Rows from a 3D modeling dataset
***
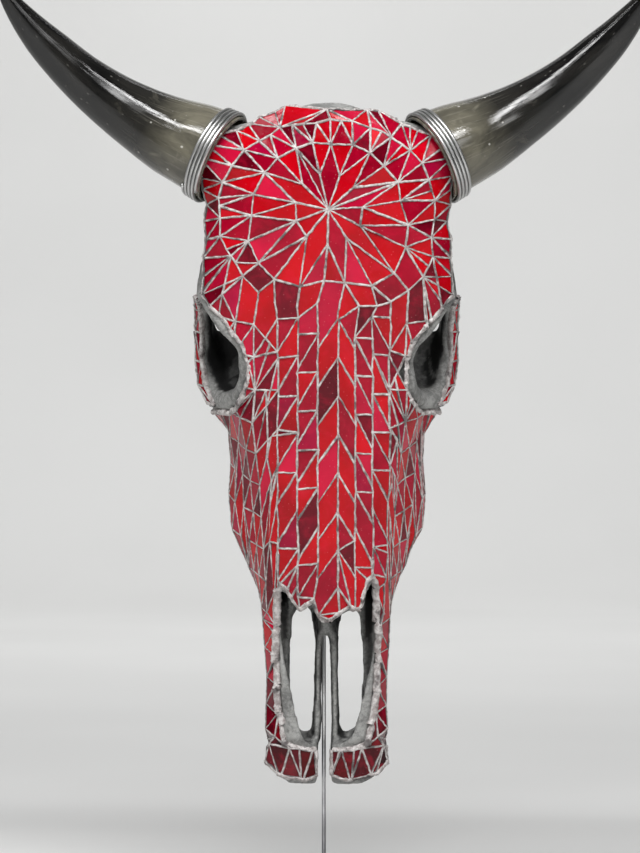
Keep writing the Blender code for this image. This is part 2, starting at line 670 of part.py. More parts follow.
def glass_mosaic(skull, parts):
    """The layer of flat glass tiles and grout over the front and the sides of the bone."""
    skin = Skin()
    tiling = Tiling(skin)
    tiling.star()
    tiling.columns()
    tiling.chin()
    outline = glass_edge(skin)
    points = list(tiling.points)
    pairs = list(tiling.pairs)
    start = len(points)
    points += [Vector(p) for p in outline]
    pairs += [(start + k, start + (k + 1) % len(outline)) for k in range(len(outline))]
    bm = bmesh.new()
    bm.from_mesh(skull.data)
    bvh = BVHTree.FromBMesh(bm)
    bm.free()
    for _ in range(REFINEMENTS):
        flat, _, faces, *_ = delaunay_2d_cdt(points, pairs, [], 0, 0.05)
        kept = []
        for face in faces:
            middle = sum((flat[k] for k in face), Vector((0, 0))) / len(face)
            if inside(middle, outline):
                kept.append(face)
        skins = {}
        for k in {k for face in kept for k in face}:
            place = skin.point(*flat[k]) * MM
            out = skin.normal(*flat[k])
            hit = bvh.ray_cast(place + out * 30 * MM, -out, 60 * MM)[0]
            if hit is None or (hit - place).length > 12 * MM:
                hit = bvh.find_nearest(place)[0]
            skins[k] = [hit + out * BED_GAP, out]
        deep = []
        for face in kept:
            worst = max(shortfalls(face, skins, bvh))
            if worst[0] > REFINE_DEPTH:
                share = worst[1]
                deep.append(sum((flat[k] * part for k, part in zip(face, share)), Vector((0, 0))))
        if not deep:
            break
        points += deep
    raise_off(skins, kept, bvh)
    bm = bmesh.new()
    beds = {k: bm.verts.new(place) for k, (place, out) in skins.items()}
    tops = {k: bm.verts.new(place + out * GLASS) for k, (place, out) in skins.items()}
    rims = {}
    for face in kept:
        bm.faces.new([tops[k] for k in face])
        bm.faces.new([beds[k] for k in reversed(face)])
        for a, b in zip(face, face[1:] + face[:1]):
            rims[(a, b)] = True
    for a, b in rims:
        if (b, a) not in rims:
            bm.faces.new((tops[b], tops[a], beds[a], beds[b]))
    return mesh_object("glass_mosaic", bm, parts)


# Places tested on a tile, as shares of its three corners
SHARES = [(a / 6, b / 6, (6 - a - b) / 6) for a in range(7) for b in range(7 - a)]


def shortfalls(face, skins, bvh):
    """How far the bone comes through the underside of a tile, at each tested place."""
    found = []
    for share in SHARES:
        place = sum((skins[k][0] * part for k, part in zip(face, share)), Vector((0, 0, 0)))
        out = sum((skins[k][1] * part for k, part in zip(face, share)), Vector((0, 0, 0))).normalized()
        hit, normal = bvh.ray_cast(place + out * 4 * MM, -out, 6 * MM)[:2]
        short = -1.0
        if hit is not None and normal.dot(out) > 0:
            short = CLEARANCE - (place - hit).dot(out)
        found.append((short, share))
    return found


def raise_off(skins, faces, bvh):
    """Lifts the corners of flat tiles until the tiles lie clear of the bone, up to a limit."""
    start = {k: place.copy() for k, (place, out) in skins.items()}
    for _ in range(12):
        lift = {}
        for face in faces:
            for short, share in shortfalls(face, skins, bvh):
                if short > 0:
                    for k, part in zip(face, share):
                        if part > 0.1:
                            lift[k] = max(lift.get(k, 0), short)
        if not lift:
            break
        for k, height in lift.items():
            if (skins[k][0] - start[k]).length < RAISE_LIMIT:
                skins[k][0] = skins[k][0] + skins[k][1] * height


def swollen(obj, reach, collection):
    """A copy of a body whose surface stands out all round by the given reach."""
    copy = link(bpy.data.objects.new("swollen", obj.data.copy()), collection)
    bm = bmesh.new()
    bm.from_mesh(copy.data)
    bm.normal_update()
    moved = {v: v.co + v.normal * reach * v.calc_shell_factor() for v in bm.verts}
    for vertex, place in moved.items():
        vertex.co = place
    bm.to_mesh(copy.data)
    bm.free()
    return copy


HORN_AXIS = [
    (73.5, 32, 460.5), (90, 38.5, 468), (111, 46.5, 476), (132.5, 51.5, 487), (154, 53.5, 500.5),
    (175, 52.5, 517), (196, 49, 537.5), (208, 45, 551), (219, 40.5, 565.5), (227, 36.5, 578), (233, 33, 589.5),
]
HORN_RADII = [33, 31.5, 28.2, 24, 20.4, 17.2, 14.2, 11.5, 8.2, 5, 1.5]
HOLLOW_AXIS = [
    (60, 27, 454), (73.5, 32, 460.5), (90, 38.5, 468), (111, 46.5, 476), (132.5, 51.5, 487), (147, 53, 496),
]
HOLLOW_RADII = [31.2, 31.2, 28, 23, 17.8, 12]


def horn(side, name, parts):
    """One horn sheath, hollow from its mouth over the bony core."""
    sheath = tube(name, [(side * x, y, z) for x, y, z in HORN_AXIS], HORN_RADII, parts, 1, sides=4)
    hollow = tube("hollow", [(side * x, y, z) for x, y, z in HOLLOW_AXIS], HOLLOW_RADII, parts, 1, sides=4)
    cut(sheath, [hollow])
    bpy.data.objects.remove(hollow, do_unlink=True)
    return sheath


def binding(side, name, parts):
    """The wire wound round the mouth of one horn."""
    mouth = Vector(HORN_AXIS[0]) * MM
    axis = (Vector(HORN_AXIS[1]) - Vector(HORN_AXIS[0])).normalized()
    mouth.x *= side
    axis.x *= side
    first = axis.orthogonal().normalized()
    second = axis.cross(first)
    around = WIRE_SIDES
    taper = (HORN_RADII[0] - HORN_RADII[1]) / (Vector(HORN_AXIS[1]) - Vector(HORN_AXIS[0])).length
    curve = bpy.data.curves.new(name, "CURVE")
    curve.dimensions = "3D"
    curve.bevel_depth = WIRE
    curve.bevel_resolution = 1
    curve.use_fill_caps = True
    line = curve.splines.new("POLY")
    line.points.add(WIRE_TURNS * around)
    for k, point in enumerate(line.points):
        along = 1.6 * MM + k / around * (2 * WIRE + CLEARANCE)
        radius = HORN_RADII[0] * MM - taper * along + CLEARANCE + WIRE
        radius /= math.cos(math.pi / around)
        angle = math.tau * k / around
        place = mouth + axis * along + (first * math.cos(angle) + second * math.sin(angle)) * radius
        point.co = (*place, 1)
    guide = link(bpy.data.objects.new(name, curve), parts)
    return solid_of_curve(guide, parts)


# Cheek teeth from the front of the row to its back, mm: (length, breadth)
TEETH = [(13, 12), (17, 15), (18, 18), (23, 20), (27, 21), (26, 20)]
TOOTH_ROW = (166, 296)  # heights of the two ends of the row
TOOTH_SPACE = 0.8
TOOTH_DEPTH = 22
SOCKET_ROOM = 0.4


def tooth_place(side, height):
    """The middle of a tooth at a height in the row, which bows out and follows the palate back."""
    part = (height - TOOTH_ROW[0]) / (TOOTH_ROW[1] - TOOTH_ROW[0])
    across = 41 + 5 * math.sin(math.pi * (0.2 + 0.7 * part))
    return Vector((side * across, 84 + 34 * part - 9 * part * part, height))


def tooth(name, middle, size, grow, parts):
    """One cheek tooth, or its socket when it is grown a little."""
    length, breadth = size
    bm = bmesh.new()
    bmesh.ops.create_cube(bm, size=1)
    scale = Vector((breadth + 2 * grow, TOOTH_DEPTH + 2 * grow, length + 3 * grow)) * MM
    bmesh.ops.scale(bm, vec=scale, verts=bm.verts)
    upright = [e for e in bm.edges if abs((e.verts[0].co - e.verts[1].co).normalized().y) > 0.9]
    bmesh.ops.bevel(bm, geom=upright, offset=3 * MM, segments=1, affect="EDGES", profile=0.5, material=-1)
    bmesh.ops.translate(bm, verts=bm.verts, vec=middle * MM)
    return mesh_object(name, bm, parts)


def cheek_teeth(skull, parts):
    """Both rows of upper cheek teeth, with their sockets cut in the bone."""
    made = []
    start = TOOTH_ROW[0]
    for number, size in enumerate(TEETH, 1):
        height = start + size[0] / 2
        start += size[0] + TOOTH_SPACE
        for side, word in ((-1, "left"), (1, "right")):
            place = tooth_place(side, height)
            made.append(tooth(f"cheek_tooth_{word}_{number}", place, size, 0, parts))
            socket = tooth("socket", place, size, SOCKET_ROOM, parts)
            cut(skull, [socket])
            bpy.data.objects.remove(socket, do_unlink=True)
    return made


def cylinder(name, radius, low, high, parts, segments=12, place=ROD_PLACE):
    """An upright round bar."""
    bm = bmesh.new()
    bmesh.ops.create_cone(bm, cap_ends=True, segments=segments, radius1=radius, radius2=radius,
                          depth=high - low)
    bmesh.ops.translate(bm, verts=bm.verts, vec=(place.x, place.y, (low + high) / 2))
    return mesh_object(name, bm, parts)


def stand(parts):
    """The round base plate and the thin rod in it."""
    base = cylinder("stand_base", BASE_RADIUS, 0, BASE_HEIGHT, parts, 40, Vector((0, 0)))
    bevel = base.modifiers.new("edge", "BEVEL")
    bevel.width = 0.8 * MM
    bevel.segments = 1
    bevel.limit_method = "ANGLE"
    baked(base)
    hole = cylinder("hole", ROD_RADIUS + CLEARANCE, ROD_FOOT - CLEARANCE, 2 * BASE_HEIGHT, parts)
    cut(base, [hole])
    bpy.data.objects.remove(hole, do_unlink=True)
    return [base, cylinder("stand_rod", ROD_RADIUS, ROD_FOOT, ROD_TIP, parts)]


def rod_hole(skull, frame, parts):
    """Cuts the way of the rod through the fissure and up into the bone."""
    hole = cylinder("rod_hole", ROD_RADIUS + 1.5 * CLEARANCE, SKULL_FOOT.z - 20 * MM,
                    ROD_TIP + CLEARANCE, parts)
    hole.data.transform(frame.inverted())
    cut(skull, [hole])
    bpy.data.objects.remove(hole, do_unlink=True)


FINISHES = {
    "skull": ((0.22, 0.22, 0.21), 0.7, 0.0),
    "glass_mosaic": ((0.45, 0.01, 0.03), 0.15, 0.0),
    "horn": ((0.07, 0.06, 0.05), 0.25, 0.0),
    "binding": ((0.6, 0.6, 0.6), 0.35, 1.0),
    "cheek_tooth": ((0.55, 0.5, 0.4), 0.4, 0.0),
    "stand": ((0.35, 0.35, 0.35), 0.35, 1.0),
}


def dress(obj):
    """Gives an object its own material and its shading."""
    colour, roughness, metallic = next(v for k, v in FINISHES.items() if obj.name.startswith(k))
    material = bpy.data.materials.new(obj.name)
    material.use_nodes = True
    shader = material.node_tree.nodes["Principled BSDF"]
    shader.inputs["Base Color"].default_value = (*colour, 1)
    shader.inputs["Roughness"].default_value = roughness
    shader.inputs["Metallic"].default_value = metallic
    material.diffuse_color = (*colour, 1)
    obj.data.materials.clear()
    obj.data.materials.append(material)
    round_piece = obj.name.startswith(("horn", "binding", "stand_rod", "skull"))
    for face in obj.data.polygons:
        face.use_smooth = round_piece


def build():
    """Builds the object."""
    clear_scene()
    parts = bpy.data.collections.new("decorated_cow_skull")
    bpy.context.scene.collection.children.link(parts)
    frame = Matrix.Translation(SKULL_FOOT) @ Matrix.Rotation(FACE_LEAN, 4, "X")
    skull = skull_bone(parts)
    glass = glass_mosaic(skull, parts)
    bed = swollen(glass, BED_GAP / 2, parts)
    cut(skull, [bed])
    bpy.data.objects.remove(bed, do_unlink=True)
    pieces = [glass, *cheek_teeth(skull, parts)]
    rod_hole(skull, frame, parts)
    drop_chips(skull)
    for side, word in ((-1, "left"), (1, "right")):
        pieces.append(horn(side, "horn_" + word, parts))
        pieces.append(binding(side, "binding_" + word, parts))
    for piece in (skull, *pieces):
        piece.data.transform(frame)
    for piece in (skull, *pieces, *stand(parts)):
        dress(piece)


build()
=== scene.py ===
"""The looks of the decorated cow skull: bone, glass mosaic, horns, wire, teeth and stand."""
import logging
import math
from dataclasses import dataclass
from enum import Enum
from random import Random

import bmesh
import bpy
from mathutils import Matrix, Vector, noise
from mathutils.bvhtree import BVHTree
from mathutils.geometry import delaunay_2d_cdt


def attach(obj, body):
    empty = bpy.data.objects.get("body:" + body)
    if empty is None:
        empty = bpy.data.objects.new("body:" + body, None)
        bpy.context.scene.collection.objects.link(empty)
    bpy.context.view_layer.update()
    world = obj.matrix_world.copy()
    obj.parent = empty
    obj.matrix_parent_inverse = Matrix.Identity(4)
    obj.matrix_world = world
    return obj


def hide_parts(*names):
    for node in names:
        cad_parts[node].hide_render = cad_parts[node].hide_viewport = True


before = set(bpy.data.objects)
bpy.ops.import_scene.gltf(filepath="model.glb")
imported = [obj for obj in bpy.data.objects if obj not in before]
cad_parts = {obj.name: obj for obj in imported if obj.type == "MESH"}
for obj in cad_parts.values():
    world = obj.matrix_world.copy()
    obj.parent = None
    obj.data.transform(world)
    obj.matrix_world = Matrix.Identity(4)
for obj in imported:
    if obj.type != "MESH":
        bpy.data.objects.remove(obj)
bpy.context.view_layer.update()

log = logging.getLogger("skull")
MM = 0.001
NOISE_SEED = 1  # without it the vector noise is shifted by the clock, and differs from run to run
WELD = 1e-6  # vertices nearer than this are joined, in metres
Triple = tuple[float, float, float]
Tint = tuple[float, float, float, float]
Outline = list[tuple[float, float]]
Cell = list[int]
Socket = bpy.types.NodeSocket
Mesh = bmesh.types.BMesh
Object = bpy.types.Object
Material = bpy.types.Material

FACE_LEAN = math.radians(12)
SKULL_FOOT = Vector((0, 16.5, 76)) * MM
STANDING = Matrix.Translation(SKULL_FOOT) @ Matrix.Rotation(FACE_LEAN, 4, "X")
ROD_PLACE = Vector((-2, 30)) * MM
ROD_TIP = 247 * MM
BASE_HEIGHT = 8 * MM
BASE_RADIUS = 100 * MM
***
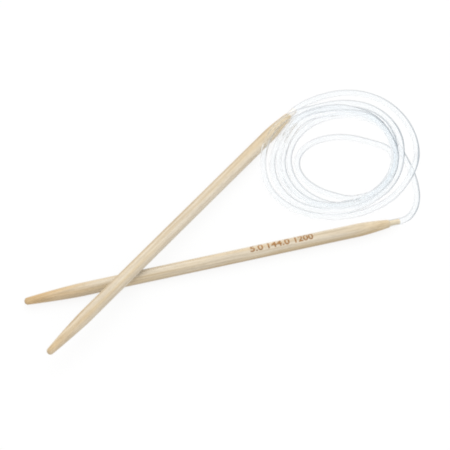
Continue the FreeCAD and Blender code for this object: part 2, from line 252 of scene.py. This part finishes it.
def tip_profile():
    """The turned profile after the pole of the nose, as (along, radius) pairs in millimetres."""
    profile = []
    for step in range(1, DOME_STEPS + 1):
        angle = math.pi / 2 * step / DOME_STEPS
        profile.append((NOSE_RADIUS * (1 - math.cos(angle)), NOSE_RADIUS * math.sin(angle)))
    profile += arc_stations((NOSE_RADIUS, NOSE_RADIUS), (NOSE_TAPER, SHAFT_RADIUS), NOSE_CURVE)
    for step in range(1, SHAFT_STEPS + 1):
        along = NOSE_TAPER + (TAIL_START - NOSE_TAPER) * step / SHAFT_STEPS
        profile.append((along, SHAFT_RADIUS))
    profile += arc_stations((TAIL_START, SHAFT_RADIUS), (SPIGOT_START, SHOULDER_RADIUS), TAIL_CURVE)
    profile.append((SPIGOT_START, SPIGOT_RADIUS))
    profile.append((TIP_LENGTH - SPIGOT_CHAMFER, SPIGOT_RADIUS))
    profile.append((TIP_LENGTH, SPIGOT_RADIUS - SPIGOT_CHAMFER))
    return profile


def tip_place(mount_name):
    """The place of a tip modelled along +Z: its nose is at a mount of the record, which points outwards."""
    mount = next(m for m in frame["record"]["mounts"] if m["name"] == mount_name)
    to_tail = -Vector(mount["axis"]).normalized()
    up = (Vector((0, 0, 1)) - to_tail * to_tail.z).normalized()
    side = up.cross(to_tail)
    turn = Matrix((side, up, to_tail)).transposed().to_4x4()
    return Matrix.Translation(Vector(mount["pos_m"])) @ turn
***
• WRITTEN TASK: The lines to be given again exactly are those from the one containing "skull = skull_bone(parts)" up to and including the one containing "obj.parent = empty".

• REPLY TO THE EXERCISE:
    skull = skull_bone(parts)
    glass = glass_mosaic(skull, parts)
    bed = swollen(glass, BED_GAP / 2, parts)
    cut(skull, [bed])
    bpy.data.objects.remove(bed, do_unlink=True)
    pieces = [glass, *cheek_teeth(skull, parts)]
    rod_hole(skull, frame, parts)
    drop_chips(skull)
    for side, word in ((-1, "left"), (1, "right")):
        pieces.append(horn(side, "horn_" + word, parts))
        pieces.append(binding(side, "binding_" + word, parts))
    for piece in (skull, *pieces):
        piece.data.transform(frame)
    for piece in (skull, *pieces, *stand(parts)):
        dress(piece)


build()
=== scene.py ===
"""The looks of the decorated cow skull: bone, glass mosaic, horns, wire, teeth and stand."""
import logging
import math
from dataclasses import dataclass
from enum import Enum
from random import Random

import bmesh
import bpy
from mathutils import Matrix, Vector, noise
from mathutils.bvhtree import BVHTree
from mathutils.geometry import delaunay_2d_cdt


def attach(obj, body):
    empty = bpy.data.objects.get("body:" + body)
    if empty is None:
        empty = bpy.data.objects.new("body:" + body, None)
        bpy.context.scene.collection.objects.link(empty)
    bpy.context.view_layer.update()
    world = obj.matrix_world.copy()
    obj.parent = empty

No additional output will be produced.